Print exactly those lines that run from the beginning of the data to the line bearing "the side that", inclusive.
________________
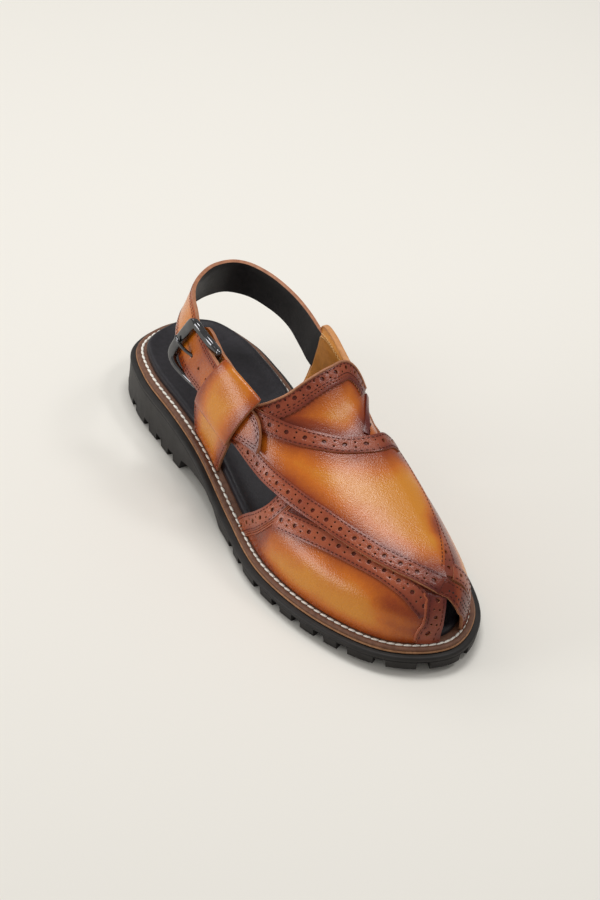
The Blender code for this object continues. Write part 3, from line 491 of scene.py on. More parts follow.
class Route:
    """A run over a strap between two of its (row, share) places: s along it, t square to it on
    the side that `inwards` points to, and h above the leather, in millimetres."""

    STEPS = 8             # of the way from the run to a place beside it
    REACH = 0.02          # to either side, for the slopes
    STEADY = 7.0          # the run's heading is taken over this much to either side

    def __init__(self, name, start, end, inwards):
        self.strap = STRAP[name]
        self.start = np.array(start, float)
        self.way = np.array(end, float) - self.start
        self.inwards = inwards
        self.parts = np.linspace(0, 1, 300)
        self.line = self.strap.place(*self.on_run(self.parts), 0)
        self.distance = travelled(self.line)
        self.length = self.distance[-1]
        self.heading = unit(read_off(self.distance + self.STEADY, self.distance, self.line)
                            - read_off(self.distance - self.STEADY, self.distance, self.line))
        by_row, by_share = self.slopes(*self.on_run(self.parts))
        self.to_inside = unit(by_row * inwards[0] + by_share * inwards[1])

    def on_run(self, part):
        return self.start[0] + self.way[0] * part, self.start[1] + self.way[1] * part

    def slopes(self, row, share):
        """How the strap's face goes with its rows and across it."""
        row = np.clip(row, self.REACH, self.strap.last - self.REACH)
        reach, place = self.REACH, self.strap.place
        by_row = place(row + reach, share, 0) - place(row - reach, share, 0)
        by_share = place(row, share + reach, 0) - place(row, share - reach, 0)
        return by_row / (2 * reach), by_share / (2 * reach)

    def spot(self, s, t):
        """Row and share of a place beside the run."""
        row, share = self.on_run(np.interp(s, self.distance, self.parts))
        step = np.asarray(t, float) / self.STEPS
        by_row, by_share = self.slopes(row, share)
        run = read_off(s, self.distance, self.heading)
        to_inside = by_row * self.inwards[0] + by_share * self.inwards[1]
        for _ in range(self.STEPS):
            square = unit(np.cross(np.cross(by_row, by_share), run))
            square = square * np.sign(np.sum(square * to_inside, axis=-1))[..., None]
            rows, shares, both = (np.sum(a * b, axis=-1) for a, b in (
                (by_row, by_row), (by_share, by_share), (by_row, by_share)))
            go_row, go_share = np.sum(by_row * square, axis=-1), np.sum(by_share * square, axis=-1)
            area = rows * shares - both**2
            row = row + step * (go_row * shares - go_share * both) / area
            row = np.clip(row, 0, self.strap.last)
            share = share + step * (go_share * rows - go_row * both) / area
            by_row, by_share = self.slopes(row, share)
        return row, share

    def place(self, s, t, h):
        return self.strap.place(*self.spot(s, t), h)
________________
→ Solution for this problem
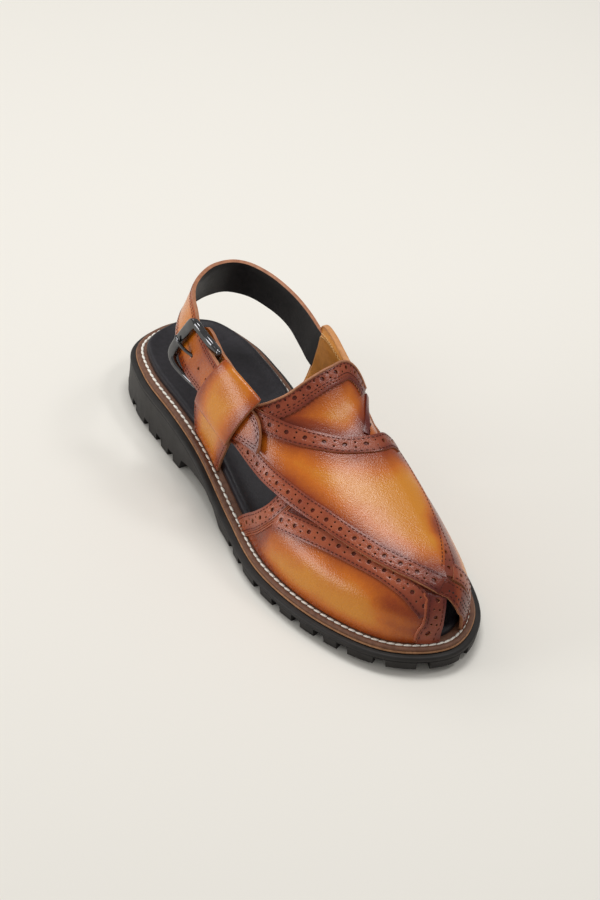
The Blender code for this object continues. Write part 3, from line 491 of scene.py on. More parts follow.
class Route:
    """A run over a strap between two of its (row, share) places: s along it, t square to it on
    the side that `inwards` points to, and h above the leather, in millimetres."""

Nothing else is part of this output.